If the visitor clicks and views multiple ads, which ad gets the conversion?
Check how conversion attribution model is calculated in Facebook.
Also it doesn't make a difference if you have multiple ad accounts for the same website and page: the conversion is attributed to the ad that delivered the last click. If visitor didn't click any ad, only viewed many, Facebook attributes the conversion to the last impression.
3rd-party metrics
Metrics from other measurement providers, like Google Analytics, DoubleClick and Adobe, or Mobile Measurement Partners like Adjust, Appsflyer, Kochava and Singular, have their own specific ways of measuring conversions and attributing them to ads.
How to interpret differing figures?
On one hand, Google Analytics tracking will likely be more consistently able to track conversions, which originate on clicking a link ad on iOS/Android Facebook app, directly after which the person converts on a mobile browser.

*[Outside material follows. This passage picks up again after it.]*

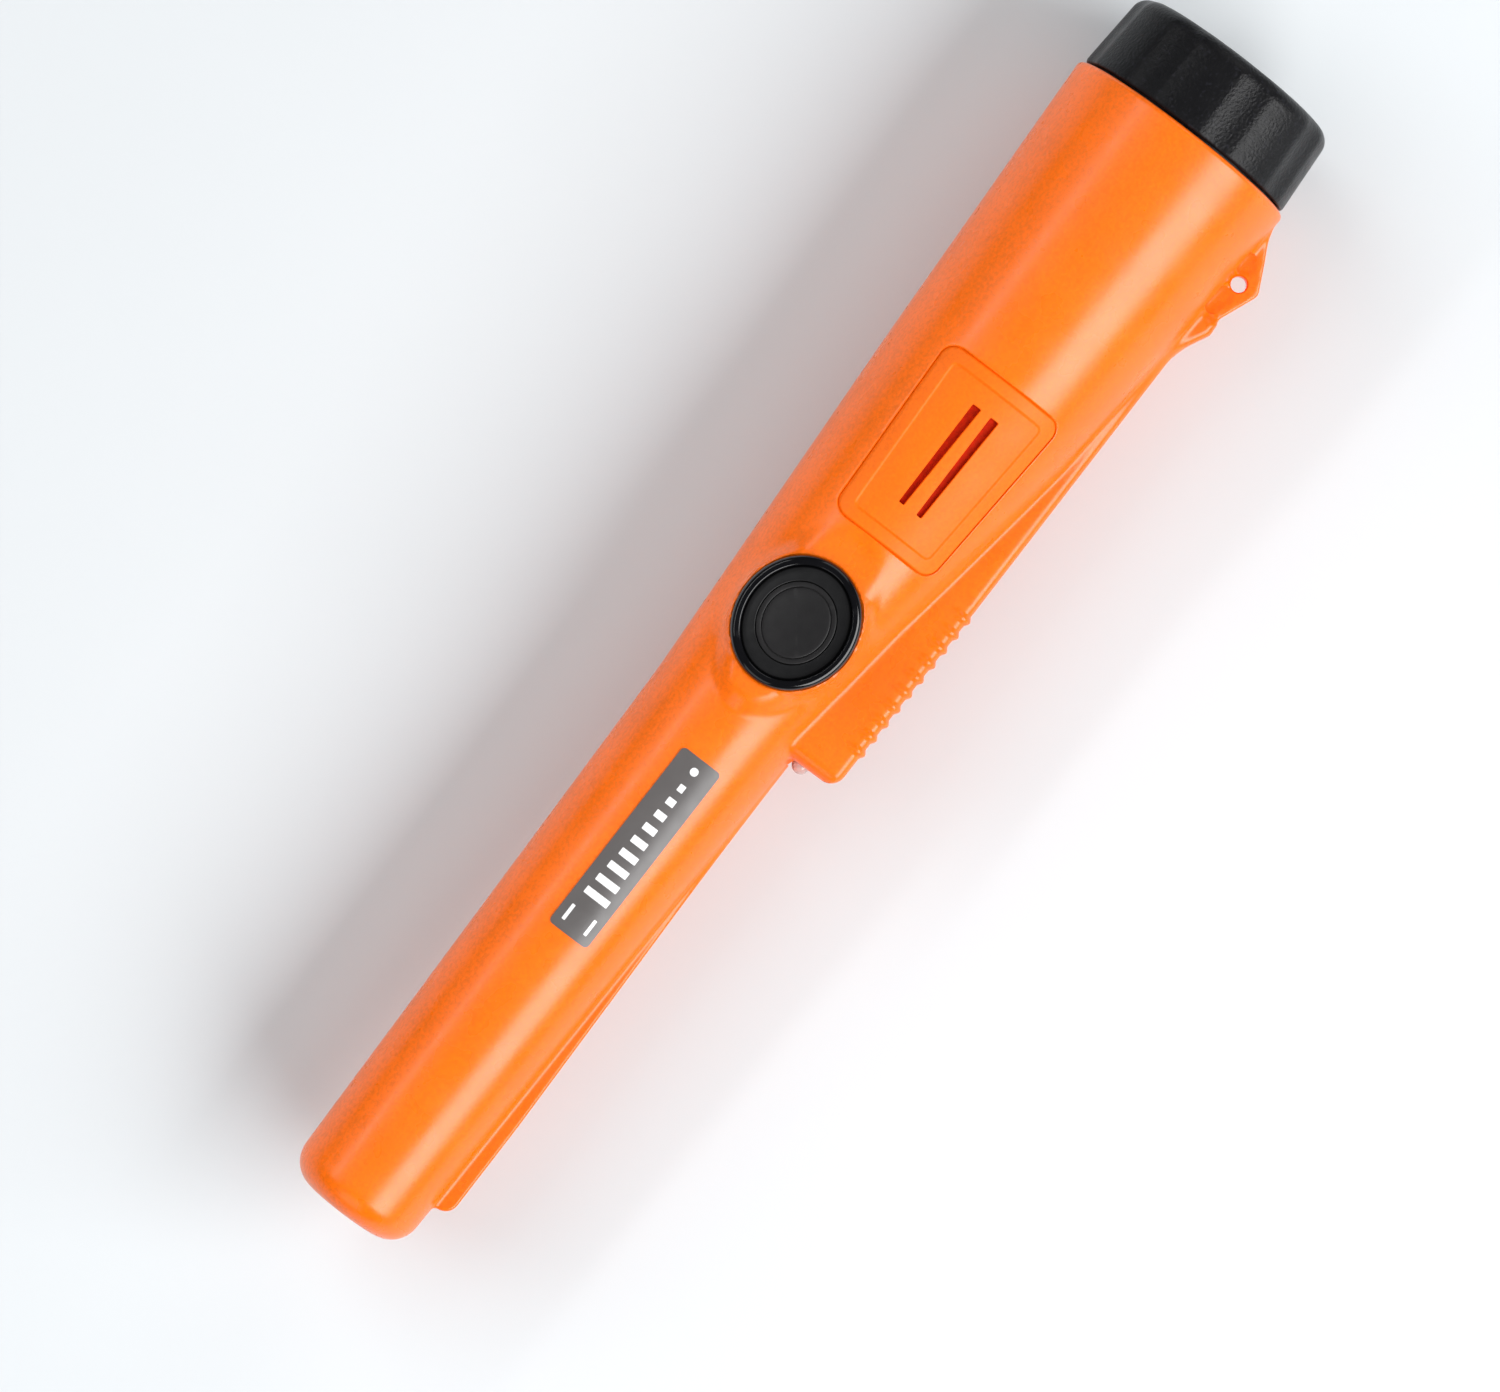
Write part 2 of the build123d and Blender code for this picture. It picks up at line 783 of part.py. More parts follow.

On the other hand, Meta Pixel tracking is much better at tracking cross-device conversions, which originate after seeing (view-through conversion) or clicking an ad on iOS/Android Facebook app, after which the offsite conversion takes place later on by the same user on another device, such as the desktop browser.
One general advise, though: when evaluating performance of the ad, do not rely on just one metric, but rather on multiple ones, and look at the trends, rather then just numbers, when possible. Normally, the respective graphs will look quite similar, and if there is a significant spike of only 1 metric - then it may be indicator of an issue in the setup, or at least a change in the setup and need to wait for the data accumulation, if the change was recent.